Bayhill Ventures spent $7.6 million, or roughly $100 per square foot, to purchase 1128 Market Street out of foreclosure, the San Francisco Chronicle reported. The seller, East West Bank, took ownership of the distressed building in 2023 and offloaded the property the same week it purchased a Pasadena office building for about $98 million.
The $7.6 million price tag is 85 percent less than the nearly $50 million that former owners Canyon Catalyst Fund and Rubicon Point Partners paid to acquire the building in 2018.
Canyon Catalyst and Rubicon Point bought the building using a $42 million loan from East West Bank. The financial institution sued the investors, accusing them of falling behind on payments. Canyon Catalyst and Rubicon Point surrendered the property to East West Bank in late 2023.

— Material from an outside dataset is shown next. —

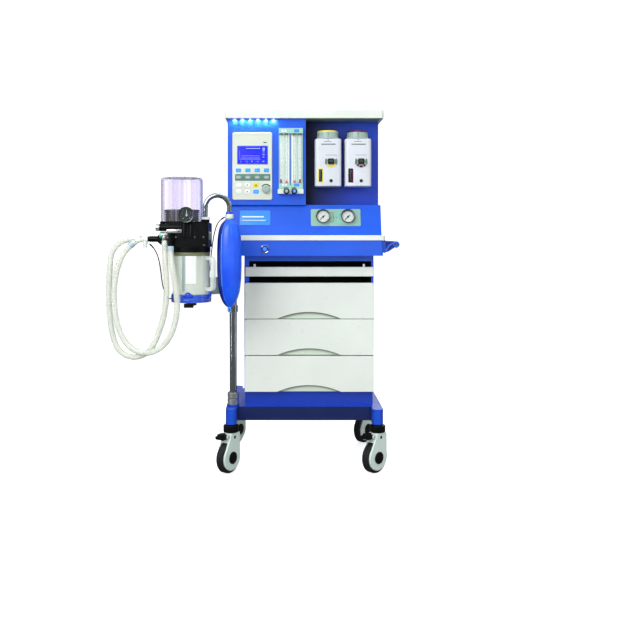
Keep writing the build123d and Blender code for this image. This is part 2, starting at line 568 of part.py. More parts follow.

Bayhill plans to reopen the vacant 76,500-square-foot building to office tenants, betting on its central location on the Market Street corridor.
“If you have a quality building near transit, tenants of all different flavors will consider your building,” Bayhill founder Paul Paradis told the Chronicle. The Mid-Market neighborhood has attracted tech tenants in the past like Uber, Zendesk, Square and Twitter.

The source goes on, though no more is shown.